++++ Data provided ++++
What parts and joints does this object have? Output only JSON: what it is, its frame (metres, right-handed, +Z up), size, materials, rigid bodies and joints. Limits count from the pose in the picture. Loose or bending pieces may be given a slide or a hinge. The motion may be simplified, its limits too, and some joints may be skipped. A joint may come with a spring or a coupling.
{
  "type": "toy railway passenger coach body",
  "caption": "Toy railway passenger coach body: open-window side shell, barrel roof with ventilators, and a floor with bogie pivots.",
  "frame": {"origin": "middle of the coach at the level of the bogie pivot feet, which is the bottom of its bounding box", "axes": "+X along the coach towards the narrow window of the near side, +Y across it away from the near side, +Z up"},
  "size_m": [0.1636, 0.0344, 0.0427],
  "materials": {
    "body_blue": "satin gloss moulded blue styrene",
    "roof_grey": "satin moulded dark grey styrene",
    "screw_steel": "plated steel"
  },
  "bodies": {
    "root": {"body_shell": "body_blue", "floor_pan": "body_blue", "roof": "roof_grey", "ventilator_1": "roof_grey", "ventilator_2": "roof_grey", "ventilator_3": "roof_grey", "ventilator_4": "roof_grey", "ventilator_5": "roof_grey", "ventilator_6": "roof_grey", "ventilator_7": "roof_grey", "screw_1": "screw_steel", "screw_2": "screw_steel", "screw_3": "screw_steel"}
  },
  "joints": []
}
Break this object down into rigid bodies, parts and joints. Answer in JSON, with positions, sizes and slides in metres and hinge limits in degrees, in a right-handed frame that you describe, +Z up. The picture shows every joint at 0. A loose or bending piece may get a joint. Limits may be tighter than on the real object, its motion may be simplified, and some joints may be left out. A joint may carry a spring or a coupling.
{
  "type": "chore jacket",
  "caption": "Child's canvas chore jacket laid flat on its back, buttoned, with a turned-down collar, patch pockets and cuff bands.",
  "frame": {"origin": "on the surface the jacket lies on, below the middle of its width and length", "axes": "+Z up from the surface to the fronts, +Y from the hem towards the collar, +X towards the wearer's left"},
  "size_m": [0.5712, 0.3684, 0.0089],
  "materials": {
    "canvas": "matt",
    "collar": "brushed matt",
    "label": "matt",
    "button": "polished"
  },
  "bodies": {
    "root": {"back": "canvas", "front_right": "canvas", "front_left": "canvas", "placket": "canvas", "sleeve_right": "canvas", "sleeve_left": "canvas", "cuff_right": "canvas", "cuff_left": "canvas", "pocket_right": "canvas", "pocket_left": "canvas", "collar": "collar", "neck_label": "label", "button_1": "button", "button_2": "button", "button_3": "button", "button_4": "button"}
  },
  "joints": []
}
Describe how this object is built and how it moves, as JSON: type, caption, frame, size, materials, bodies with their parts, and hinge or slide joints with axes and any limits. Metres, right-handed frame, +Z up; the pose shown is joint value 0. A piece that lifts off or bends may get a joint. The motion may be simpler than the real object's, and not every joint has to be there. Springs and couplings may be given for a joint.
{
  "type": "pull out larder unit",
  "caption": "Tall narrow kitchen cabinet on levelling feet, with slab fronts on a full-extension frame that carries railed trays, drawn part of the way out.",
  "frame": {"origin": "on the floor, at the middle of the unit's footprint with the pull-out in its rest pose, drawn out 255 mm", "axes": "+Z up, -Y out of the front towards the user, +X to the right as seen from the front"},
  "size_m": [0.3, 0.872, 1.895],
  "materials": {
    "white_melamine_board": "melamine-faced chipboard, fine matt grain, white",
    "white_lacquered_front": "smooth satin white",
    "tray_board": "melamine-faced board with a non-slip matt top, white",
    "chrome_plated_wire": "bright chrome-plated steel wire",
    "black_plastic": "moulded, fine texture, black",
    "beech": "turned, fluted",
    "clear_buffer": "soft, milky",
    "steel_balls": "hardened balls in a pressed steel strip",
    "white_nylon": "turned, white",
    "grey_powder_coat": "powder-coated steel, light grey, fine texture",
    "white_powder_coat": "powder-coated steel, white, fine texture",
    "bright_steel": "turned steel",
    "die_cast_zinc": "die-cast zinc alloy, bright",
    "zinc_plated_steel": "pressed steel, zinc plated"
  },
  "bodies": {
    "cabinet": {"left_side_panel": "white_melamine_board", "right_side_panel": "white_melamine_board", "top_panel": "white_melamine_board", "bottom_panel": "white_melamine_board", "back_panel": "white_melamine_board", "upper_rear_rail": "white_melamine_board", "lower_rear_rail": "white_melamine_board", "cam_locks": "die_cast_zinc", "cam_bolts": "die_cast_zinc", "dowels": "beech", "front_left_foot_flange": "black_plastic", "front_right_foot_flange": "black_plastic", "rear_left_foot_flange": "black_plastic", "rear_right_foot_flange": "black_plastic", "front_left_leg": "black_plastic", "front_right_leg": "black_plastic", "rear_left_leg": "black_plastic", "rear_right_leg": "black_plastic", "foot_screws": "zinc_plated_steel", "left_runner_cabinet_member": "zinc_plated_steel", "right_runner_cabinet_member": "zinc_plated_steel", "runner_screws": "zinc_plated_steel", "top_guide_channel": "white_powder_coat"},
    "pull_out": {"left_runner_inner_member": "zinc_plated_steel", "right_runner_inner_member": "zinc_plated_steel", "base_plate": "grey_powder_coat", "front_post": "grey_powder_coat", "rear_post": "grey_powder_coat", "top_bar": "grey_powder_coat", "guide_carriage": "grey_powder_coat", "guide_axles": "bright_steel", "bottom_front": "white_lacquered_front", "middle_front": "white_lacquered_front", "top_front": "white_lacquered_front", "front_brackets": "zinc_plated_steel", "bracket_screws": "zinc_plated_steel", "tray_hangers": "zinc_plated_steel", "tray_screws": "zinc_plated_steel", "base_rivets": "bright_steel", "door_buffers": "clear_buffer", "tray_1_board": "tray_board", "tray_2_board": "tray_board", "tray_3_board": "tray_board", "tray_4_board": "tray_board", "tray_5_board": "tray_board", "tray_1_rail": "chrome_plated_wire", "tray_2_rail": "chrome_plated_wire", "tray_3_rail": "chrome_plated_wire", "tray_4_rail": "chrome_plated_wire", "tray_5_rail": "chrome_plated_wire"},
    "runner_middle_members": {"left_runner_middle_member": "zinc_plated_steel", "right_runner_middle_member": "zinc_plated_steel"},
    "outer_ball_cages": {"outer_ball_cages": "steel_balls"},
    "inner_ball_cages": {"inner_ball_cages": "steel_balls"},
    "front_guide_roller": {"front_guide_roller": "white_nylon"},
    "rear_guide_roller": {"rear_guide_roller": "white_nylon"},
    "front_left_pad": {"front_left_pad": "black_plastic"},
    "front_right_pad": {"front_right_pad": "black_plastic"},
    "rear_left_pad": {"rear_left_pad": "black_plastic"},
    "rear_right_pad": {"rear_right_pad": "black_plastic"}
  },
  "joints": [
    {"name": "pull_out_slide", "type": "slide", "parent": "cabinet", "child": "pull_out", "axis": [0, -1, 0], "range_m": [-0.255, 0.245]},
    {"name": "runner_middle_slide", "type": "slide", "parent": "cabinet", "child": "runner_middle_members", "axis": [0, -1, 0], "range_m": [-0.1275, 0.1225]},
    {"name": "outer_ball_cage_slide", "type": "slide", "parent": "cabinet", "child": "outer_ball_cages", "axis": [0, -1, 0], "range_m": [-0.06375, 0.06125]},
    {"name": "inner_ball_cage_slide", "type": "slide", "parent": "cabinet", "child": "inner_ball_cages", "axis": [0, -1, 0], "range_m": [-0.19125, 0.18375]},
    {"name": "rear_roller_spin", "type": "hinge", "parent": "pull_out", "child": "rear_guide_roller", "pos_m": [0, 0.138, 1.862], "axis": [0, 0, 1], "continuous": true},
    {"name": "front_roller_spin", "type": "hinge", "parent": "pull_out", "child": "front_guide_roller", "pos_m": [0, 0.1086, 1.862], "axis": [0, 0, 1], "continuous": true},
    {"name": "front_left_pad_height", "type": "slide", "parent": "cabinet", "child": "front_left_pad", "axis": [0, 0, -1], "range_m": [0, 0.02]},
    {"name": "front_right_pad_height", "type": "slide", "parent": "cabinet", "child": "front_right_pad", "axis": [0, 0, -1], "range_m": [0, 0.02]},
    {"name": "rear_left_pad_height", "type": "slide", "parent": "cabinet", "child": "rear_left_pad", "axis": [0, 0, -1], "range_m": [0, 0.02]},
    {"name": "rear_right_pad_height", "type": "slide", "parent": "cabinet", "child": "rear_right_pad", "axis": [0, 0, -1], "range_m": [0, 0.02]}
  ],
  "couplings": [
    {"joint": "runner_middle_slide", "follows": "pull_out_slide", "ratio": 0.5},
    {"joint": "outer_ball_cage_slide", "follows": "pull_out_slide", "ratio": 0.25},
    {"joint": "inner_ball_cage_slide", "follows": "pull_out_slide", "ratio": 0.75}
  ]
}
++++
++++ Data provided ++++
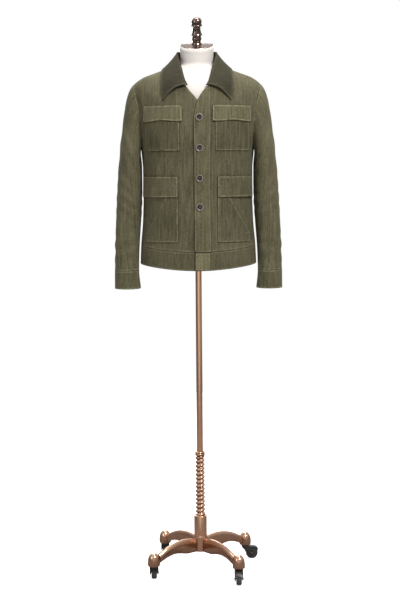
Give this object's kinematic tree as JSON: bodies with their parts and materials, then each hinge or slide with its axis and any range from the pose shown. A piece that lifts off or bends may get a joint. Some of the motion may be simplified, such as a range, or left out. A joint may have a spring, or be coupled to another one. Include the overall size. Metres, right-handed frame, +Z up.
++++
++++ Data provided ++++
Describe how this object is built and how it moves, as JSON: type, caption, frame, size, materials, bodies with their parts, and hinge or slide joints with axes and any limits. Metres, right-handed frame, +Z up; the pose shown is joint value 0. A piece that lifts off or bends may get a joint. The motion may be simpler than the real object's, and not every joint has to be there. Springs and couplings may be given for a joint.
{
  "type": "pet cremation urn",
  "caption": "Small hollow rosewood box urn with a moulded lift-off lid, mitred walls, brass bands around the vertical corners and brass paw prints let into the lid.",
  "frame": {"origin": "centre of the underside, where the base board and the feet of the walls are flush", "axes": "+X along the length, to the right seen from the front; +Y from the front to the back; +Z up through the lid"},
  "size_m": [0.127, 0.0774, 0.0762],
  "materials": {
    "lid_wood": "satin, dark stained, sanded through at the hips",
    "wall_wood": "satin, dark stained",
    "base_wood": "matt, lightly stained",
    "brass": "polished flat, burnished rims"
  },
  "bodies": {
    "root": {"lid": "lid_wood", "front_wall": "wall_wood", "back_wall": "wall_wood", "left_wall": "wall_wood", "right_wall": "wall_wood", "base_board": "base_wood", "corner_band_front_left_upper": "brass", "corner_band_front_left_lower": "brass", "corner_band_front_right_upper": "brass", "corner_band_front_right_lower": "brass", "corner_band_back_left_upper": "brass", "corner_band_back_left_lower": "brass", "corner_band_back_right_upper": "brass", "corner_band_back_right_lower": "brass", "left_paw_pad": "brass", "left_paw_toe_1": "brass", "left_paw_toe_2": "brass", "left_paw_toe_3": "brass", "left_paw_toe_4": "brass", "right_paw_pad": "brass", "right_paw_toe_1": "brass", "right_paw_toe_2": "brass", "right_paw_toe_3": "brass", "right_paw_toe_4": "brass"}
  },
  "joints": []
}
++++
* Set problem *
Filter for "rigid". Return all lines that hold it.

* Expected answer *
What parts and joints does this object have? Output only JSON: what it is, its frame (metres, right-handed, +Z up), size, materials, rigid bodies and joints. Limits count from the pose in the picture. Loose or bending pieces may be given a slide or a hinge. The motion may be simplified, its limits too, and some joints may be skipped. A joint may come with a spring or a coupling.
Break this object down into rigid bodies, parts and joints. Answer in JSON, with positions, sizes and slides in metres and hinge limits in degrees, in a right-handed frame that you describe, +Z up. The picture shows every joint at 0. A loose or bending piece may get a joint. Limits may be tighter than on the real object, its motion may be simplified, and some joints may be left out. A joint may carry a spring or a coupling.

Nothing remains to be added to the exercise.